The way to enter in is simple. It’s Romans 6:11. First of all the believing: “So you also must consider yourselves dead to sin” — reckon yourselves dead to sin — “and alive to God in Christ Jesus.” So we have a responsibility to believe what God has told us is true in scripture.

Then the second part is the obedience — Romans 8:13: “For if you live according to the flesh you will die, but if by the Spirit you put to death the deeds of the body you will live.” Submission to the Holy Spirit will enable the Holy Spirit to make this death real in us and this victorious life real in us. So what’s needed is: believing what has happened to us in Jesus, and obeying the Holy Spirit day-by-day.

The same truths are taught in Galatians 5:24-25. It might be good to look at them there again and see the two parts that we need to be willing to enter into: “And those who belong to Christ Jesus have crucified the flesh with its passions and desires.” You belong to Christ when you receive his spirit into you.
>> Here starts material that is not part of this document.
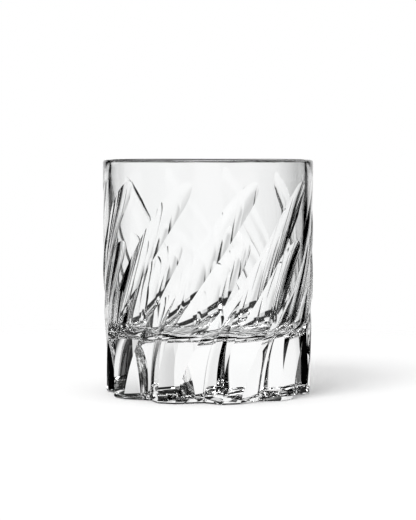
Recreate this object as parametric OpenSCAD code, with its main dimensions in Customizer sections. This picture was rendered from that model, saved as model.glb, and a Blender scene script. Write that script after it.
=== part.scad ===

If you have done that then you have already crucified the flesh with his passions

and desires, and you need to take your stand on that biblical ground, “I have been crucified with Christ.” Not, “I have to crucify myself,” but, “I have been crucified.”

Then verse 25 says, “If we live by the Spirit, let us also walk by the Spirit.” It’s submission to the Holy Spirit day-by-day. Some people have said, “How does it become real in us?” Well, you believe it and you submit to the Holy Spirit and you trust him to make it real in you.

Next time I’d like to deal, if possible, with some of the difficulties that we run up against in the actual experiential side of what has potentially taken place in Jesus. So maybe you’d perhaps think of some questions for that presentation that we can then talk about.